In October, my dentist placed crowns on my left first and second molar teeth. One of the crowns fell off, so my dentist cemented and ground it down to correct the bite. Within two weeks, the back side of the crown (closest to my tongue) broke. I think she was too aggressive with that grinding tool. Now I feel weird when I chew on that side of my mouth. My dentist had emphasized how affordably she could provide the two crowns, but now I might need new ones. Thank you. Milan from NJ
Thanks for your inquiry.
Should a Dentist Grind on Your Crowns?
Dentists commonly adjust a new crown to your bite by grinding or filing it down. But the dentist must check your bite in intervals to ensure that not too much—or too little—of the crown is adjusted. But these are minor adjustments. Your dentist will shape and smooth the crown to prevent it from feeling rough.

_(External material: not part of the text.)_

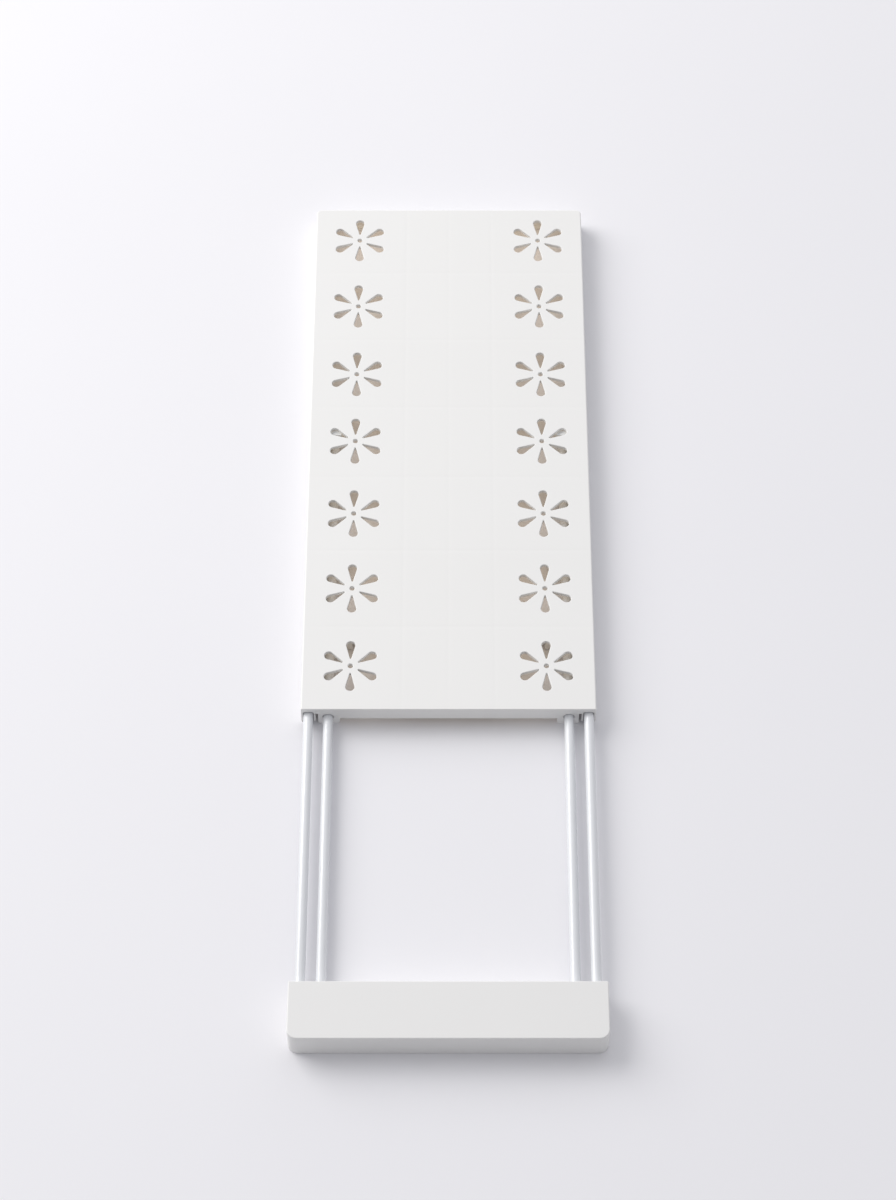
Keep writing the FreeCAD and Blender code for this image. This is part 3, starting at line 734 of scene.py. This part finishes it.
def hexagon_nut(name, cad_node):
    """Nut: across its thickness the radius is the hexagon's, half the flats over the cosine of the angle
    from the nearest flat, but no more than a cone that starts just outside the flats at each face."""
    low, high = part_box(cad_node)
    middle = (low + high) / 2
    thickness = high.x - low.x
    angle = np.linspace(0, 2 * math.pi, 145)
    flat_turn = (angle + math.pi / 6) % (math.pi / 3) - math.pi / 6
    hexagon = nut_flats / 2 / np.cos(flat_turn)
    x = np.concatenate([[0, 0], np.linspace(0, 1, 13), [1, 1]]) * thickness
    cone = nut_flats / 2 * 0.97 + nut_cone_slope * np.minimum(x, thickness - x)
    radius = np.minimum(hexagon, cone[:, None])
    radius[[0, -1]] = nut_bore_radius
    radius[[1, -2]] = nut_flats / 2 * 0.9
    grid = turned_on_x((low.x, middle.y, middle.z), 1, x[:, None], radius, angle)
    return skin(name, np.concatenate([grid, grid[:1]]), 25)


def shoe_height(tree, place):
    """Rubber's faint cut lines across the shoe."""
    lines = node(tree, "TexWave", {"Vector": place, "Scale": 260.0, "Distortion": 1.5, "Detail": 2.0},
                 bands_direction="Z")
    return node(tree, "Math", {0: lines.outputs["Fac"], 1: 1.2e-5}, operation="MULTIPLY").outputs[0]


def shoe_material():
    """Dark rubber: dull, with a dusty bloom in patches."""
    rubber = bpy.data.materials.new("shoe_rubber")
    rubber.use_nodes = True
    tree = rubber.node_tree
    place = node(tree, "TexCoord").outputs["Object"]
    bloom = node(tree, "TexNoise", {"Vector": place, "Scale": 320.0, "Detail": 5.0, "Roughness": 0.7})
    edge = use(tree, edge_rub, {"Place": place, "Radius": 0.0005})["Edge"]
    tone = node(tree, "Mix", {0: bloom.outputs["Fac"]}, data_type="RGBA")
    tone.inputs["A"].default_value = (0.045, 0.045, 0.048, 1)
    tone.inputs["B"].default_value = (0.10, 0.10, 0.102, 1)
    worn = node(tree, "Mix", {0: edge, "A": tone.outputs["Result"]}, data_type="RGBA")
    worn.inputs["B"].default_value = (0.15, 0.15, 0.15, 1)
    rough = node(tree, "MapRange", {"Value": bloom.outputs["Fac"], "To Min": 0.62, "To Max": 0.9})
    bump = node(tree, "Bump", {"Height": shoe_height(tree, place), "Distance": 1.0, "Strength": 1.0})
    shader = tree.nodes["Principled BSDF"]
    tree.links.new(worn.outputs["Result"], shader.inputs["Base Color"])
    tree.links.new(rough.outputs["Result"], shader.inputs["Roughness"])
    tree.links.new(bump.outputs["Normal"], shader.inputs["Normal"])
    return rubber


knob_plastic = white_plastic("knob_plastic", (0.84, 0.84, 0.83), (0.81, 0.81, 0.795), 0.38, 3e-6)
nut_zinc = zinc_material("nut_zinc", (0.63, 0.63, 0.65))
shoe_rubber = shoe_material()
for side in ("left", "right"):
    low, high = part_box(f"{side}_lock_knob")
    outward = 1 if side == "right" else -1
    line = (low.x if outward > 0 else high.x, (low.y + high.y) / 2, (low.z + high.z) / 2)
    reach = high.x - low.x
    place_piece(
        knob_grip(f"{side}_lock_knob_grip", line, outward, (high.y - low.y) / 2), f"{side}_knob",
        "knob_plastic", knob_plastic, f"{side}_lock_knob",
    )
    place_piece(
        threaded_stem(f"{side}_lock_stem", line, outward, knob_length / 2, reach - stem_tip_length, reach),
        f"{side}_knob", "nut_steel", nut_zinc,
    )
    place_piece(
        hexagon_nut(f"{side}_lock_nut_hexagon", f"{side}_lock_nut"), "board", "nut_steel", nut_zinc,
        f"{side}_lock_nut",
    )
    shoe = place_piece(
        rounded_moulding(f"{side}_lock_shoe_block", f"{side}_lock_shoe"), f"{side}_shoe",
        "shoe_rubber", shoe_rubber, f"{side}_lock_shoe",
    )
    round_edges(shoe, shoe_rounding)


# ---------------------------------------------------------------- end cap and its cover
# A deeper white moulding pushed over the four rods and screwed to them from below; a flat
# cover with a coarser grain is let into its underside and closes it.
cover_rounding = 0.00025

cap_plastic = white_plastic("cap_plastic", (0.825, 0.82, 0.81), (0.805, 0.80, 0.79), 0.42, 5e-6)
cover_plastic = white_plastic("cover_plastic", (0.84, 0.835, 0.82), (0.81, 0.805, 0.79), 0.52, 1.2e-5)
cap = place_piece(
    moulding("end_cap_skin", "end_cap_shell"), "slider", "cap_plastic", cap_plastic, "end_cap_shell",
)
even_shading(cap)
cover = place_piece(
    rounded_moulding("end_cap_cover_plate", "end_cap_cover"), "slider", "cover_plastic",
    cover_plastic, "end_cap_cover",
)
round_edges(cover, cover_rounding)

But we are concerned about several aspects of your experience.
- Loose crowns – A permanent crown should not loosen or fall off. Your dentist might have aggressively prepared your tooth or bonded the crown incorrectly.
- Adjusting your bite – A dentist should adjust your bite and crown when placing it. It is not expected to modify the crown after re-cementing it. Something went wrong in the process. Still, your dentist must explain why she adjusted it.
- Broken crown – A crown should not break from conservative bonding. Dr. Perry would need to examine your crown, but it seems it is now dangerously thin.
- Affecting your bite – The adjustments affect your bite, which can cause multiple issues leading to TMJ symptoms.
Your dentist should compensate you. We recommend scheduling a second opinion with a cosmetic dentist trained in occlusion and bite. You don’t have to sacrifice quality to get affordable dental care.